Author’s note: This was the start of my serious research at MIT, and the technical start for some of my later work with power systems. I’d written this during the summer of 2018. (I was watching the 2018 FIFA world cup pretty religiously so it’s amazing I got any work done). This was written primarily for myself, and for my supervisor at the time, Dr. Peter Fisher1 who was interested in the interactions between electric vehicles and charging stations. That said, this paper is not a reviewed conference/journal paper, rather, it’s the amalgamation of a lot of disparate, personal thoughts/assumptions with pen and paper (keyboard and computer screen?). It’s admitedly unfinished and unfocused.

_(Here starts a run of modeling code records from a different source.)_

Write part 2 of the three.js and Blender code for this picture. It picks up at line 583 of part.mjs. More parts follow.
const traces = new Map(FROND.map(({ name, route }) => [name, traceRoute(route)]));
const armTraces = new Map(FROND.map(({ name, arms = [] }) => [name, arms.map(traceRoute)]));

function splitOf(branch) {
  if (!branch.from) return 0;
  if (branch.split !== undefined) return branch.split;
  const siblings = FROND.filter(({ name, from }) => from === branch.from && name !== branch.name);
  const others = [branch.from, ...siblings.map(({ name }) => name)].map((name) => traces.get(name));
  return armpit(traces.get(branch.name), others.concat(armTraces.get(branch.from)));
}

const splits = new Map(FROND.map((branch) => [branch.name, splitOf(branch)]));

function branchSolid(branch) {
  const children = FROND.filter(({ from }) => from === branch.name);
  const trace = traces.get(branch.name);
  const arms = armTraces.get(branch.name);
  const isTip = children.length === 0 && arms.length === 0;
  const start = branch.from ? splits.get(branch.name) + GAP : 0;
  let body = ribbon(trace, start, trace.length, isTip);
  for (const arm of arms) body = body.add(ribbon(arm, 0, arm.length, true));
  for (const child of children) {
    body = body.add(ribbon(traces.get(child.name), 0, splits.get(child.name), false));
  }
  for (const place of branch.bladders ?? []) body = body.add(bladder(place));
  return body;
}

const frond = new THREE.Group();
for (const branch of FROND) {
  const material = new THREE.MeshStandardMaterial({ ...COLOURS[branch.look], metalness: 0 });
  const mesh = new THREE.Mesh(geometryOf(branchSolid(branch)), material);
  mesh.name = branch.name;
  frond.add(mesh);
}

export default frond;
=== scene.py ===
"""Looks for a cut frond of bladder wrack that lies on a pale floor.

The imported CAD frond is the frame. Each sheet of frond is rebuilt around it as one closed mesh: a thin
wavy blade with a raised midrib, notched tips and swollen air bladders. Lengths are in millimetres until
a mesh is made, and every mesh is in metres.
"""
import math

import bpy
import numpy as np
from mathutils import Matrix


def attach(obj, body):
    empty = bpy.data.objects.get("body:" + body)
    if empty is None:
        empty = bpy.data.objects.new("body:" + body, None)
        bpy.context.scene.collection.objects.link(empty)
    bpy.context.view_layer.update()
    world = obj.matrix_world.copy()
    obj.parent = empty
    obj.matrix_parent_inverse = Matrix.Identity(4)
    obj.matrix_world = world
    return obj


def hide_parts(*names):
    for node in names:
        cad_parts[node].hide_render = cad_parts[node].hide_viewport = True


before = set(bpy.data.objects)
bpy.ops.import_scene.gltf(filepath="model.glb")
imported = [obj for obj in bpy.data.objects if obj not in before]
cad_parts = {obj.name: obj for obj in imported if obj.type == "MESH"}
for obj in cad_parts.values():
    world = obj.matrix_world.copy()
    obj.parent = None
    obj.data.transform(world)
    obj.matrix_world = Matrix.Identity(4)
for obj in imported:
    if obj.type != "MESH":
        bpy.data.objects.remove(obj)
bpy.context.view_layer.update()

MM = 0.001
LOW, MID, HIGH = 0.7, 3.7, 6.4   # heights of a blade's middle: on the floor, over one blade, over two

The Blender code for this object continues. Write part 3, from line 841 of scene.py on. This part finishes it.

There’s also a small multi-agent system demonstration I developed in Python using osBrain, here’s the repo (careful, it’s not well documented).



From the abstract: I present a model of negotiation between autonomous agents in the context of the US electric grid. The model describes the interaction protocols employed by agents to reach agreements concerning price, contract duration, and time-of-delivery. I go on to describe the strategies and tactics used to evaluate proposals and present counter proposals.

I’d like to add that there’s a lot more to the paper than what’s intimated by that abstract, which clearly wasn’t revisited as I was writing the paper.


  1. Dr. Peter Fisher was the MIT Physics Department Head when I was researching with him.